The author may need to polish and proof-read certain sections. Some terminologies are weird, e.g., a 4-bit unit is not a “character” which typically refers to 8-bit ASCII code or int8_t variables. “Nibble” might be a better option.
I do not get why there are only 128 counters? The pattern mask has 8 bits, so if you are counting the occurrences of all possible masks, I guess you need more than 128 counters?

This paper proposes Dynamic Frequent Pattern Compression (DFPC), a data compression scheme for reducing NVM wear. The paper is motivated by the fact that current NVM devices have limited number of write-erase cycles, and that excessive writes not only consume bandwidth, but also harm its lifespan. Previous works attempt to address this issue with two techniques: Compression and Flip-and-Write (FNW). Cache blocks are first compressed to reduce the number of bits to be written into the device, and compressed data is either as the original binary or as a bit complement of the original to minimize the number of bits flips. In such an architecture, each cache block sized data on the NVM is tagged with 2-bit metadata, one bit for indicating whether the block is compressed, and the other bit to indicate whether the data is stored as flipped.
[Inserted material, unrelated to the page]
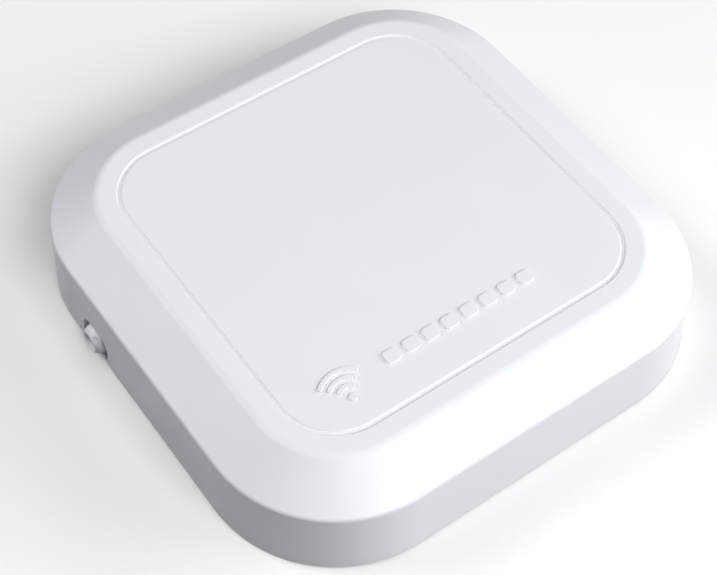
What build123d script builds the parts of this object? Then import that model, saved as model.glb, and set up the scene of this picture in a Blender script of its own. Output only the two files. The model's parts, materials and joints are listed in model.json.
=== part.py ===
"""Ceiling access point: a square, flat housing that twists onto a steel ceiling bracket.

The frame's origin is the centre of the bracket's back face, on the ceiling plane. +Z points out of
the ceiling, towards the face. -Y is the edge that carries the raised symbol, the port panel faces
+Y, and the power inlet is in the -X wall. All sizes are in millimetres.
"""

import os
from math import atan2, cos, degrees, sin, tan

from build123d import *

# ---------------------------------------------------------------- housing
side = 190.0  # width and depth at the rim
height = 40.0  # ceiling plane to face
corner_r = 48.0  # corner radius of the outline at the rim
rim_z = 0.5  # the rim stops this far short of the ceiling
shoulder_z = 29.2  # where the drafted wall meets the slope
draft_inset = 1.3  # the wall leans in by this much at the shoulder
slope_inset = 18.5  # inset of the slope's upper edge
cover_wall = 2.2
shoulder_fillet = 1.6
face_fillet = 5.0
groove_inset = 26.7  # centre line of the groove round the face
groove_width = 1.8
groove_depth = 0.6
groove_flank = 30.0  # lean of the groove's sides, in degrees
groove_rounding = 0.35
margin = 1.0  # how far outside a piece the shapes that cut it begin

# ---------------------------------------------------------------- raised symbol on the face
relief_height = 0.6
relief_rounding = 0.2
fan_x = -47.0
fan_y = -57.0
fan_dot_r = 1.5
fan_arc_radii = (4.6, 7.8, 11.0)
fan_arc_width = 1.6
fan_arc_angle = 90.0
level_bars = 8
level_bar_width = 5.6
level_bar_height = 5.0
level_bar_corner = 1.2
level_bar_pitch = 7.9
level_bar_y = -51.2

# ---------------------------------------------------------------- base pan
pan_z = 1.0  # underside of the pan's outer plate
pan_plate = 2.2
pan_gap = 0.3  # between the pan and the cover's wall
lip_wall = 1.6
lip_height = 5.0
recess_r = 66.0
recess_roof_z = 5.0  # underside of the roof over the bracket
vent_width = 2.2
vent_length = 14.0
vent_pitch = 5.0
vents_per_row = 8
vent_row_inset = 17.0  # from the outline
label_width = 44.0
label_depth = 12.0
label_thickness = 0.15
label_corner_r = 1.0

# ---------------------------------------------------------------- ceiling bracket and its studs
steel = 1.4
bracket_r = 64.0
bracket_centre_r = 46.0  # flat middle that lies on the ceiling
bracket_step = 2.0  # width of the sloped step up to the ring
bracket_ring_z = 2.8  # underside of the raised ring
cable_hole_r = 9.0
ceiling_hole_r = 2.25
ceiling_hole_circle = 70.0
ceiling_hole_count = 4
ceiling_hole_angle = 45.0
box_slot_spacing = 83.3
box_slot_length = 7.0
box_slot_width = 4.4
stud_count = 4
stud_circle_r = 55.0
stud_angle = 35.0  # of the first stud, locked
stud_neck_r = 1.8
stud_head_r = 3.2
stud_head_z = 1.3
stud_head_thickness = 1.1
stud_clearance = 0.3
twist_angle = 20.0  # locked to released

# ---------------------------------------------------------------- screws that close the housing
boss_inset = 25.0  # from the outline, both ways
boss_r = 4.0
well_r = 4.6
well_roof = 2.0
screw_r = 1.45
screw_hole_r = 1.5
screw_clear_r = 1.75
screw_head_r = 2.9
screw_head_height = 2.0
screw_length = 10.0
screw_drive_r = 1.1
head_room = 0.4

# ---------------------------------------------------------------- main board
board_width = 120.0
board_depth = 130.0
board_thickness = 1.6
board_corner_r = 3.0
standoff = 2.5  # recess roof to board
standoff_r = 3.5
board_edge_gap = 3.1  # board to port panel
board_screw_x = 54.0
board_screw_front = 6.0  # from the board's front edge
board_screw_back = 26.0  # from the board's back edge
board_screw_length = 5.5
board_screw_r = 1.2
board_pilot_r = 1.25
board_hole_r = 1.5
board_screw_head_r = 2.4
board_screw_head_height = 1.5
board_screw_cross_length = 3.2
board_screw_cross_width = 0.6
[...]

This paper, however, points out that static Frequent Pattern Compression (SPFC), which is used by previous work, fails to compress certain patterns that occur frequently in the run time. The classical SFPC algorithm divides the input stream into 32-bit words, and only compares these words with certain pattern masks (e.g., 00XX, where 0 means the byte has a literal value of zero, and X means do not care which will be encoded in the output code word). The paper observes that the static patterns used by SFPC do not capture many frequent patterns that are pervasive in some of the workloads, despite that the latter is quite consistent and compressible. The fact that each application has its own set of frequent but “non-standard” patterns complicates the issue, since we cannot simply improve SFPC by adding new static patterns.
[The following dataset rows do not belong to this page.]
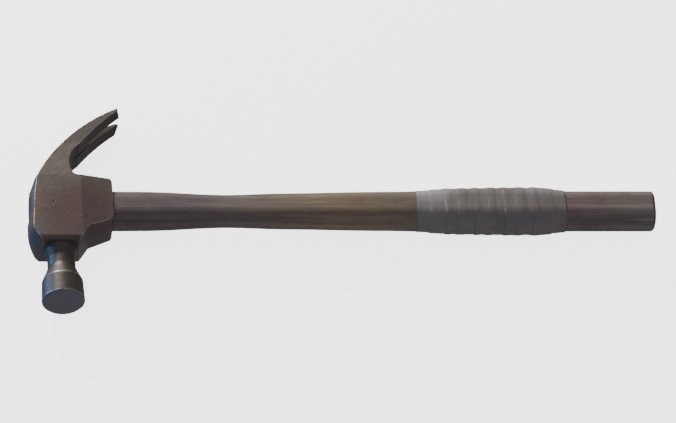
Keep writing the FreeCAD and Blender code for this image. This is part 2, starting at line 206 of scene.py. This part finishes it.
# %% [markdown]
# ### Noise, colour and bumps
# Plain noise gives patches. The same noise drawn out along one axis gives grain or scratches.
# A tint lays a new colour over the old one through a mask, at a chosen strength, so a finish is
# built up in thin layers, as it was on the real tool. A bump turns a pattern into relief that
# only the light sees.

# %% Noise, colour and bumps
NOISE_ROUGHNESS = 0.6


def noise(tree, place, size, stretch=(1, 1, 1), detail=4.0, shift=(0, 0, 0)):
    """Noise whose patches are about size metres across, drawn out by stretch along each axis"""
    scale = [1 / (size * factor) for factor in stretch]
    moved = put(tree, "Mapping", {"Vector": place, "Scale": scale, "Location": shift})
    wanted = {
        "Vector": moved.outputs["Vector"],
        "Scale": 1.0,
        "Detail": detail,
        "Roughness": NOISE_ROUGHNESS,
    }
    return put(tree, "TexNoise", wanted).outputs["Fac"]


def mix(tree, factor, first, second):
    """Blend two colours, each a colour or an output"""
    node = put(tree, "Mix", data_type="RGBA", blend_type="MIX")
    for number, source in ((0, factor), (6, first), (7, second)):
        if isinstance(source, tuple):
            source = (*source, 1)
        fill(tree, node.inputs[number], source)
    return node.outputs[2]


def tint(tree, colour, where, strength, new):
    """Lay a new colour over the old one, through a mask and at a strength"""
    return mix(tree, times(tree, where, strength), colour, new)


def colours_along(tree, value, stops):
    """Colours at places from 0 to 1, blended between them"""
    ramp = put(tree, "ValToRGB", {"Fac": value})
    elements = ramp.color_ramp.elements
    while len(elements) < len(stops):
        elements.new(0.5)
    for element, (position, colour) in zip(elements, stops):
        element.position = position
        element.color = (*colour, 1)
    return ramp.outputs["Color"]


def bump(tree, height, strength, distance, below=None):
    """Turn a height pattern into a surface normal, on top of another normal if there is one"""
    wanted = {"Height": height, "Strength": strength, "Distance": distance}
    if below is not None:
        wanted["Normal"] = below
    return put(tree, "Bump", wanted).outputs["Normal"]


# %% [markdown]
# ## The forged head: its skin
# The head is carbon steel that was forged, hardened and blackened, and then carried about for
# years. Handling leaves a thin patina. It isn't one brown: it drifts between a greenish and a
# redder grey, and the cheek has a plum-coloured patch where it is handled most. Slow noise
# makes the drift, and a distance from one point makes the patch.

# %% Patina
PATINA_GREEN = (0.145, 0.130, 0.110)
PATINA_BROWN = (0.165, 0.138, 0.120)
PATINA_PLUM = (0.115, 0.074, 0.070)
PLUM_CENTRE = (0.012, -0.012, HEAD_HIGH.z)
PLUM_OUTSIDE = 0.036
PLUM_INSIDE = 0.012


def patina(tree, place):
    """Two shades of brown-grey, with a plum patch in the middle of the cheek"""
    patches = mask(tree, noise(tree, place, 0.022, shift=(3, 1, 0)), 0.35, 0.65)
    colour = mix(tree, patches, PATINA_GREEN, PATINA_BROWN)
    away = put(tree, "VectorMath", operation="DISTANCE")
    tree.links.new(place, away.inputs[0])
    away.inputs[1].default_value = PLUM_CENTRE
    plum = mask(tree, away.outputs["Value"], PLUM_OUTSIDE, PLUM_INSIDE)
    return tint(tree, colour, plum, 0.8, PATINA_PLUM)


# %% [markdown]
# ### Rust, pits and scratches
# Rust starts where the steel is bare and damp: along the cheek just behind the domed top, and
# in small pits scattered over the forging. Scratches run mostly along the two ways the hammer is
# pushed into a tool bag. Each is a mask, because the colour and the relief both need it.

# %% Rust, pits and scratches
RUST = (0.22, 0.11, 0.05)
PIT_DARK = (0.045, 0.025, 0.02)
SCRATCH_GREY = (0.20, 0.18, 0.165)


def rust_band(tree, place, x, y):
    """1 where rust has crept along the cheek just behind the domed top"""
    from_crown = maths(tree, "SUBTRACT", x, HEAD_LOW.x)
    band = times(tree, mask(tree, from_crown, 0.0085, 0.0055), mask(tree, y, 0.012, 0.004))
    band = times(tree, band, mask(tree, y, -0.024, -0.014))
    return times(tree, band, mask(tree, noise(tree, place, 0.004, (1, 2.5, 1)), 0.4, 0.6))


def rust_pits(tree, place):
    """Small pits, in scattered groups"""
    pits = mask(tree, noise(tree, place, 0.0024, detail=2.0), 0.64, 0.72)
    groups = mask(tree, noise(tree, place, 0.014, shift=(0, 5, 2)), 0.45, 0.6)
    return times(tree, pits, groups)


def fine_scratches(tree, place):
    """Thin scratches along the handle's direction and across it"""
    lengthwise = mask(tree, noise(tree, place, 0.0006, (26, 1, 1), 2.0), 0.66, 0.74)
    crosswise = mask(tree, noise(tree, place, 0.0007, (1, 22, 1), 2.0, (7, 2, 5)), 0.68, 0.76)
    return maths(tree, "MAXIMUM", lengthwise, crosswise)


# %% [markdown]
# ### Bright edges and rings
# Knocks polish the edges of the cheeks, and the turned rings of the poll stay bright. The CAD
# edges are sharp, so a Bevel node rounds them in the shading only. Where that rounded normal
# parts from the flat one there is an edge, so the same node also says where the wear is.

# %% Bright edges and rings
EDGE_ROUNDING = 0.0007
EDGE_SAMPLES = 6
POLL_EDGE_Y = HEAD_LOW.y + 0.0163
FACE_RIM_Y = HEAD_LOW.y + 0.0015
RINGS = ((POLL_EDGE_Y, 0.0010), (FACE_RIM_Y, 0.0006))
POLISHED = (0.85, 0.83, 0.79)


def worn_edges(tree):
    """A softened normal for sharp edges, and a mask that is 1 on them"""
    soft = put(tree, "Bevel", {"Radius": EDGE_ROUNDING}, samples=EDGE_SAMPLES).outputs["Normal"]
    flat = put(tree, "NewGeometry").outputs["True Normal"]
    match = put(tree, "VectorMath", operation="DOT_PRODUCT")
    tree.links.new(soft, match.inputs[0])
    tree.links.new(flat, match.inputs[1])
    return soft, mask(tree, match.outputs["Value"], 0.995, 0.9)


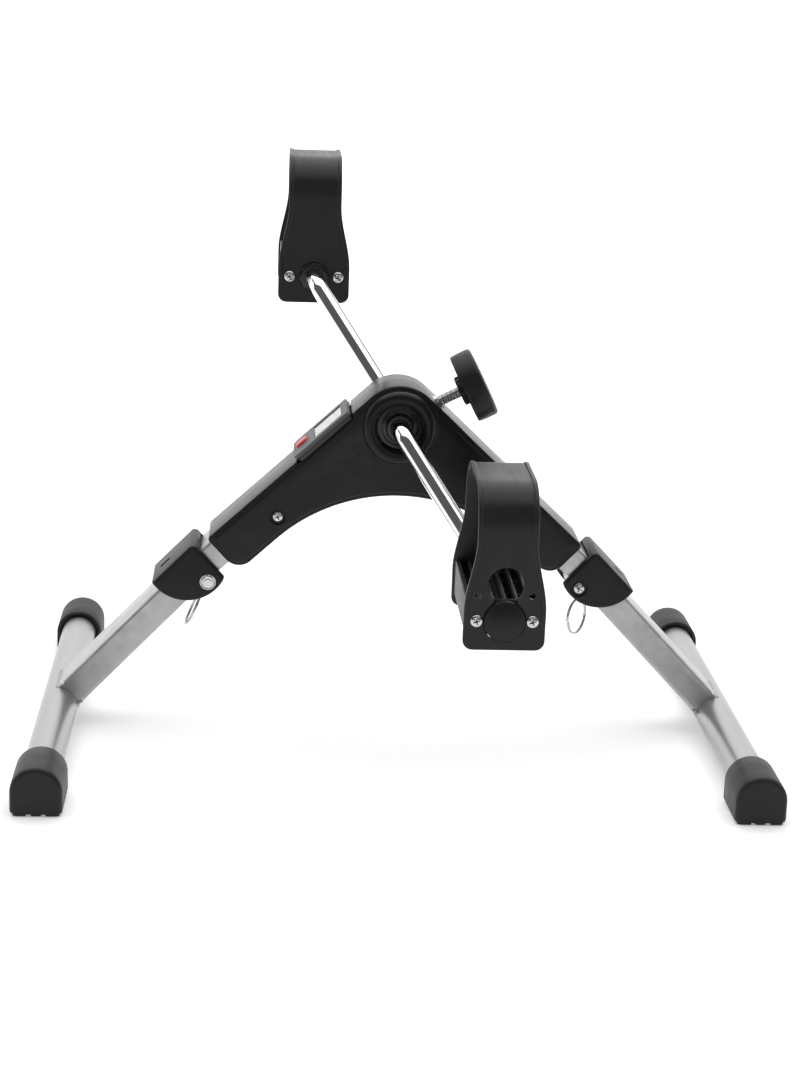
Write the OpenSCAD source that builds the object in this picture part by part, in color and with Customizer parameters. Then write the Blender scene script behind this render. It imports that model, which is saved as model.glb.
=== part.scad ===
// Folding pedal exerciser, in millimetres, standing unfolded on the floor.
// X runs along the line of the legs (+X is the front, with the tension knob), Y along the crank
// axle (-Y is the right side) and Z is up.

/* [Stance] */
// Distance from the centre to each floor bar's axis
bar_x = 235; // [225:1:245]
// Height of the floor bar's axis
bar_z = 16; // [15:0.5:18]
// Length of a floor bar over its caps
bar_length = 380; // [340:5:400]
// Diameter of the floor bar
bar_d = 25.4; // [24:0.1:26]
// Wall of all steel tubes
tube_wall = 1.5; // [1.2:0.1:1.8]

/* [Legs] */
// Distance from the centre to each fold pivot
pivot_x = 131; // [129:0.5:133]
// Height of each fold pivot
pivot_z = 110; // [108:0.5:112]
// Slope of the upper legs below the horizontal
arm_angle = 42.8; // [42:0.1:43.5]
// Height of the rectangular leg tube's section
leg_h = 20; // [19:0.5:21]
// Width of the rectangular leg tube's section
leg_w = 40; // [38:0.5:40]
// Diameter of the pivot bolt
pivot_d = 6; // [5:0.5:6]

/* [Crank] */
// Height of the crank axis
crank_z = 223.5; // [222:0.5:225]
// Diameter of the crank rod
rod_d = 12.7; // [12:0.1:13]
// Throw of the crank
throw = 102.6; // [95:0.5:105]
// Angle of the right arm below +X
crank_angle = 54.6; // [40:1:70]
// Radius of the rod's bends
bend_r = 15; // [14:0.5:18]
// Distance from the centre to the rod's inner bends
inner_bend_y = 36; // [34:1:40]
// Distance from the centre to the rod's outer bends
outer_bend_y = 88; // [84:1:92]

/* [Housing] */
// Radius of the rounded top over the crank
hub_r = 29; // [28:0.5:31]
// Half of the housing's width without its side panels
shell_half_w = 22.5; // [22:0.5:24]
// How far each side panel stands out
panel_rise = 2; // [1:0.5:3]
// Margin between the outline and the side panel's edge
panel_margin = 3; // [2:0.5:4]
// Wall of the shells
shell_wall = 2.2; // [2:0.1:2.4]
// Height of the arch under the crank
arch_top_z = 174.4; // [172:0.5:177]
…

To address this limitation, DFPC allows application-specific patterns to be trained dynamically using runtime data, and employed by the FPC algorithm for higher compression ratio. The training is based on the observation that the distribution of zero bits in 32-bit words is quite consistent over the execution, which can be both easily identified and utilized. The paper, therefore, proposes that the patterns should be trained in the unit of 4-bit “nibbles”, i.e., for any 32-bit words, the training logic monitors the distribution of zeros across the eight 4-bit nibbles, and selects the ones that benefit from compression the most. The selected patterns are then entered into a dynamic pattern matching table, which functions just like static patterns, and are used to encode and decode data exchanged between the hierarchy and the NVM.

We next describe the operation of DFPC as follows. The DFPC framework allows each individual process to have its own pattern matching table of size eight. Four of the patterns are statically determined and cannot be changed, which are simply just pattern from the classical SFPC algorithm. The remaining four patterns are trained dynamically from the runtime, which will be entered during execution, and will never change once they are entered to avoid expensive re-encoding. The DPFC algorithm works the same as SFPC: Data to be compressed are divided into 32-bit words, and for each word, it is compared with the patterns in the pattern table, and if one or more matches are found, the word is compressed into a three-bit header indicating the patter and an payload stream for bytes that are not encoded by the pattern itself. Decompression is just the reverse of compression which reads the header and the payload, and reconstructs the word based on the pattern. Note that DFPC patterns only compress zeros in the granularity of nibbles, and they are encoded as a 8-bit mask. A “1” in the mask means that the corresponding nibble is zero, and need not be stored in the payload area, while a “0” in the mask indicates that the nibble at that location is non-zero and will be stored in the payload.

Initially, only four hardwired static patterns are in the table. As the program executes, the training logic constantly monitors the data stream and attempts to capture dynamic patterns. In the first phase, the training logic counts the occurrences of different patterns that are not compressible by the static pattern, and stores statistical data in an array of counters (the paper claims that 128 counters are sufficient, but does not give any further explanation). Then in the second phase, the training logic selects the top-four patterns that yield the highest compression benefit, and enters them into the pattern table. The top-four patterns are selected based on both the frequency that they occur (indicated by the occurrence counts) and the number of zeros nibbles in the pattern. (Some equations are derived in the paper for precisely computing the score, but I did not quite get those, and I just assume they are reasonable approximations of what I described above). The paper also noted that some patterns should be excluded, such as those already in the static table, and the compressible pattern (none of the nibble is zero). In the last phase, the dynamically patterns are entered into the table, and the DFPC algorithm is switched to utilize all entries of the pattern table. Previously encoded blocks are unaffected, since the static patterns do not change.